Cornyn also warned in 2016, "The next justice could change the ideological makeup of the Court for a generation, and fundamentally reshape American society in the process." Mr. Trump's expected conservative nominee, too, would change the ideological makeup of the court, since Ginsburg was one of four liberal justices on the court. His appointment would change the balance of the court to 6 to 3, strengthening the conservative majority and weakening Chief Justice John Roberts' moderating influence.

David Perdue

The first-term senator from Georgia is locked in a tough reelection battle with the well-funded Jon Ossoff. CBS News Battleground Tracker poll has the state listed as a toss-up in the presidential race. 

Perdue's statement Friday on Ginsburg's death made no mention of the vacant seat. On Sunday, he indicated he supported a vote on Mr. Trump's nominee.

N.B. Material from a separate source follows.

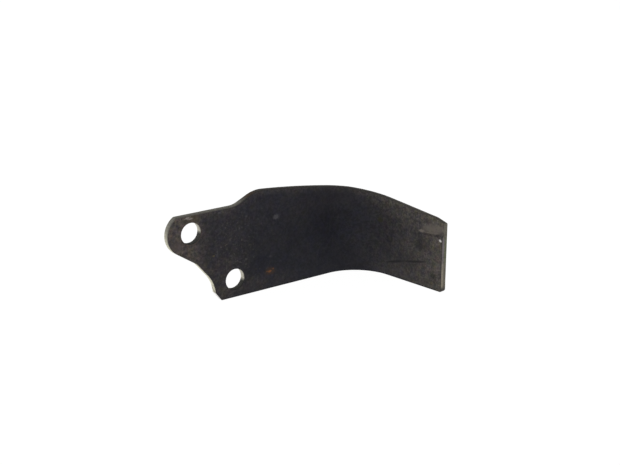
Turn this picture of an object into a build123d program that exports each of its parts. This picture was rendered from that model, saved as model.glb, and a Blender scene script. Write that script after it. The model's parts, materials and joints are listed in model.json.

"I am confident that President Trump will nominate another highly-qualified candidate who will strictly uphold the Constitution," Perdue said, according to the Atlanta Journal-Constitution. "Once the president announces a nomination, the United States Senate should begin the process that moves this to a full Senate vote." 

In 2016, Perdue opposed a vote on Garland. "I remain firm in my decision to exercise my Constitutional authority and withhold consent on any nominee to the Supreme Court submitted by President Obama," Perdue said.